We construct “a theory of novel nonlinear optical (NLO) substances based on open-shell molecular systems” in intermediate/strong correlation regimes, and examine the properties of model and real systems belonging to these regimes using quantum chemistry. This study is based on our theory combined with computational prediction and is carried out in collaboration with experimentalists. The phenalenyl diradical systems, which have been predicted to show large third-order NLO properties on the basis of our theory, have turned out to exhibit one of the largest two photon absorption (TPA) cross sections in the world, and thus are expected to play a central and fundamental role in future photonic applications.
Efficient and directed transport of energy obtained by photoabsorption is observed in dendrimeric macromolecules and dendritic aggregates. This energy transport is caused by exciton (electron-hole pair) migration from the periphery to the core region. We develop a novel treatment of such dynamics based on the quantum master equation involving exciton-phonon coupling and apply this method to the clarification of the exciton migration mechanism and its structural dependences, which will be useful for the theoretical design of efficient novel light harvesting and nano-size energy transport systems.

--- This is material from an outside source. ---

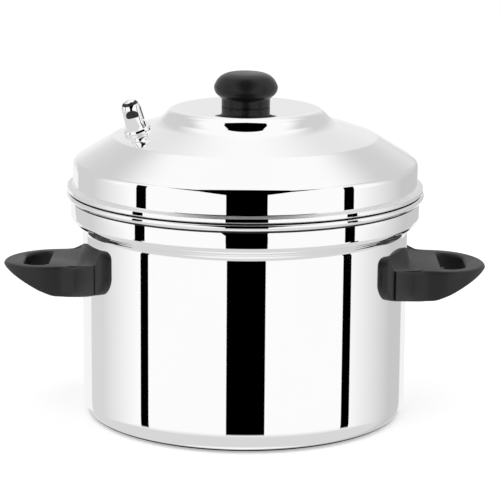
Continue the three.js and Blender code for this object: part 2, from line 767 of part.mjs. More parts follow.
// One plate in its own frame, with its upper face at zero
function plateSolid() {
  let plate = solidOfRevolution(
    [
      [rodRadius + rodFit, -plateThickness],
      [plateRadius - plateRimWidth, -plateThickness],
      [plateRadius - plateRimWidth, -plateRimHeight],
      [plateRadius, -plateRimHeight],
      [plateRadius, -plateThickness],
      [plateRadius - plateThickness, 0],
      [rodRadius + rodFit, 0],
      [rodRadius + rodFit, -plateThickness],
    ],
    plateSides,
  );
  const bowlSteps = 2;
  const bowl = (radius, depth, top) => {
    const outline = [];
    for (let k = 0; k < bowlSteps; k += 1) {
      const t = (Math.PI / 2) * (k / bowlSteps);
      outline.push([radius * Math.sin(t), -depth * Math.cos(t)]);
    }
    const rim = top > 0 ? [[radius, 0], [radius, top], [0, top]] : [[radius, 0], [0, 0]];
    return revolve([...outline, ...rim], cupSides).translate(cupCircle, 0, 0);
  };
  const outside = bowl(cupRadius + plateThickness, cupDepth + plateThickness, 0);
  const inside = bowl(cupRadius, cupDepth, overrun);
  const drillFoot = -cupDepth - plateThickness - overrun;
  const drill = revolveCylinder(steamHoleRadius, drillFoot, overrun, steamHoleSides);
  drill.translate(cupCircle, 0, 0);
  const gap = revolveCylinder(ventHoleRadius, -overrun, overrun, drillSides);
  gap.translate(ventHoleCircle, 0, 0);
  const turns = [...Array(cupsPerPlate).keys()].map((k) => (2 * Math.PI * k) / cupsPerPlate);
  for (const turn of turns) plate = plate.add(toSolid(outside.clone().rotateZ(turn)));
  for (const turn of turns) {
    plate = plate.subtract(toSolid(inside.clone().rotateZ(turn)));
    plate = plate.subtract(toSolid(gap.clone().rotateZ(turn + Math.PI / cupsPerPlate)));
    plate = plate.subtract(toSolid(drill.clone().rotateZ(turn)));
  }
  return plate;
}

// Each plate is turned half a cup spacing from the one below, so that steam passes between
function makePlates() {
  const geometry = toGeometry(plateSolid());
  plateTops.forEach((top, k) => {
    const turn = k % 2 ? 0 : Math.PI / cupsPerPlate;
    const mesh = addPiece(object, `idli_plate_${k + 1}`, geometry.clone(), brushedSteel);
    mesh.position.z = top;
    mesh.rotation.z = turn;
  });
}

function makeStandTop() {
  const bore = rodRadius + rodFit;
  const washer = tubeSolid(topWasherRadius, bore, washerFoot, washerFoot + washerThickness, tubeSides);
  addPiece(object, 'top_washer', toGeometry(washer), brushedSteel);

  const top = thumbNutFoot + thumbNutHeight;
  const chamfer = thumbNutGrooveRadius / 2;
  let nut = solidOfRevolution(
    [
      [bore, thumbNutFoot],
      [thumbNutRadius - chamfer, thumbNutFoot],
      [thumbNutRadius, thumbNutFoot + chamfer],
      [thumbNutRadius, top - chamfer],
      [thumbNutRadius - chamfer, top],
      [bore, top],
      [bore, thumbNutFoot],
    ],
    capSides,
  );
  const low = thumbNutFoot - overrun;
  const groove = revolveCylinder(thumbNutGrooveRadius, low, top + overrun, grooveSides);
  groove.translate(thumbNutRadius + thumbNutGrooveRadius / 2, 0, 0);
  for (let k = 0; k < thumbNutGrooves; k += 1) {
    nut = nut.subtract(toSolid(groove.clone().rotateZ((2 * Math.PI * k) / thumbNutGrooves)));
  }
  addPiece(object, 'thumb_nut', toGeometry(nut), brushedSteel);

  const ring = new THREE.TorusGeometry(ringRadius, ringWire, wireSides, wireSegments);
  addPiece(object, 'lift_ring', ring.translate(0, -ringRadius, ringHeight), brushedSteel);
}

makePot();
makeLid();
makeKnob();
makeHandles();
object.add(ventFrame);
makeVent();
makeWhistle();
makeStandBase();
makeRod();
makeSpacers();
makePlates();
makeStandTop();

export default object;
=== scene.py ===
import json
import math

import bmesh
import bpy
import numpy as np
from mathutils import Matrix, Vector
from mathutils.geometry import delaunay_2d_cdt

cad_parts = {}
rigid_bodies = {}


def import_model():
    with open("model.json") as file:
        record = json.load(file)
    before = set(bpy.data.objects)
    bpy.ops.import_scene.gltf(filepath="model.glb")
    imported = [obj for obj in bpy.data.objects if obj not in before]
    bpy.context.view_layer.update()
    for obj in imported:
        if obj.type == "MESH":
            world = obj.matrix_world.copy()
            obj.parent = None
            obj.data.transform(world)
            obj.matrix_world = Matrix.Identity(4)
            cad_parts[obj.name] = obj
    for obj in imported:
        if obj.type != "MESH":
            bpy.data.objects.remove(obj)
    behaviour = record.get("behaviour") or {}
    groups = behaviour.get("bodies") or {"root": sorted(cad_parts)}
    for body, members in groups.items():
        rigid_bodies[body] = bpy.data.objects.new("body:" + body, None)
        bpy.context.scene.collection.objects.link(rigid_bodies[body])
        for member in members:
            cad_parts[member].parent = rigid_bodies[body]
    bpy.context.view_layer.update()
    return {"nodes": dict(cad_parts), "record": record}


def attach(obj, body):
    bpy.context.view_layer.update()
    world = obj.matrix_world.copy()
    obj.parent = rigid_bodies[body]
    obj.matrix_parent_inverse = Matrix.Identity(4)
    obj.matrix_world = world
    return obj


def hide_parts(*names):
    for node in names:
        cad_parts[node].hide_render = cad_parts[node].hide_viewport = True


# The objects of the start-up scene go.
for leftover in list(bpy.data.objects):
    bpy.data.objects.remove(leftover)

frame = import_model()

# All shapes below are worked out in millimetres and turned into metres by mesh_from.
MM = 0.001
TURN = 2 * math.pi


# Camera: the photograph's place and framing.
def make_camera():
    place = Vector((0.0, -1600.0, 471.75)) * MM
    pitch, yaw, roll = 0.2188, 0.00234, 0.00798
    focal_px, frame_px, sensor = 2305.13, 500, 36.0
    forward = Vector((math.sin(yaw) * math.cos(pitch), math.cos(yaw) * math.cos(pitch), -math.sin(pitch)))
    flat_right = Vector((math.cos(yaw), -math.sin(yaw), 0.0))
    flat_up = flat_right.cross(forward)
    right = math.cos(roll) * flat_right + math.sin(roll) * flat_up
    up = math.cos(roll) * flat_up - math.sin(roll) * flat_right
    data = bpy.data.cameras.new("camera")
    data.sensor_width = sensor
    data.lens = sensor * focal_px / frame_px
    data.clip_end = 50.0
    camera = bpy.data.objects.new("camera", data)
    bpy.context.scene.collection.objects.link(camera)
    rotation = Matrix((right, up, -forward)).transposed().to_4x4()
    camera.matrix_world = Matrix.Translation(place) @ rotation
    bpy.context.scene.camera = camera


# Node helpers
class Nodes:
    def __init__(self, tree):
        self.tree = tree

    def add(self, kind, **values):
        node = self.tree.nodes.new(kind)
        for key, value in values.items():
            setattr(node, key, value)
        return node

    def link(self, source, target):
        self.tree.links.new(source, target)

    def feed(self, socket, value):
        if isinstance(value, bpy.types.NodeSocket):
            self.tree.links.new(value, socket)
        else:
            socket.default_value = value

    def math(self, operation, a, b=0.0):
        node = self.add("ShaderNodeMath", operation=operation)
        for socket, value in zip(node.inputs, (a, b)):
            self.feed(socket, value)
        return node.outputs[0]

    def ramp(self, value, low, high, to_low=0.0, to_high=1.0, smooth=True):
        node = self.add("ShaderNodeMapRange", interpolation_type="SMOOTHSTEP" if smooth else "LINEAR")
        for name, v in (("Value", value), ("From Min", low), ("From Max", high),
                        ("To Min", to_low), ("To Max", to_high)):
            self.feed(node.inputs[name], v)
        return node.outputs[0]

    def noise(self, vector, scale, detail):
        node = self.add("ShaderNodeTexNoise")
        self.link(vector, node.inputs["Vector"])
        node.inputs["Scale"].default_value = scale
        node.inputs["Detail"].default_value = detail
        return node.outputs["Fac"]

    def tint(self, fac, dark, light):
        node = self.add("ShaderNodeMix", data_type="RGBA")
        self.feed(node.inputs["Factor"], fac)
        node.inputs["A"].default_value = (*dark, 1.0)
        node.inputs["B"].default_value = (*light, 1.0)
        return node.outputs["Result"]

    def bump(self, height, distance, strength=1.0):
        node = self.add("ShaderNodeBump")
        node.inputs["Strength"].default_value = strength
        node.inputs["Distance"].default_value = distance
        self.link(height, node.inputs["Height"])
        return node.outputs["Normal"]


def new_material(name, metallic, specular=0.5):
    material = bpy.data.materials.new(name)
    material.use_nodes = True
    shader = material.node_tree.nodes["Principled BSDF"]
    shader.inputs["Metallic"].default_value = metallic
    shader.inputs["Specular IOR Level"].default_value = specular
    nodes = Nodes(material.node_tree)
    place = nodes.add("ShaderNodeTexCoord").outputs["Object"]
    return material, nodes, shader, place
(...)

We investigate the quantum dynamics of coupled systems composed of atoms/molecules and quantum fields such as coherent states and squeezed states, and elucidate the relationship between atomic/molecular coherency and the quantum statistics of photons. We also investigate the quantum dynamics of multi-component Bose-Einstein condensate (BEC) gas in order to clarify the mechanism of the creation of the Schr?dinger cat state, i.e., the macroscopic superposition state, and its time evolution behavior such as collapse-revival. These studies on quantum open systems will be useful to develop a fundamental understanding of the boundary of classical and quantum worlds and their future application in quantum information devices.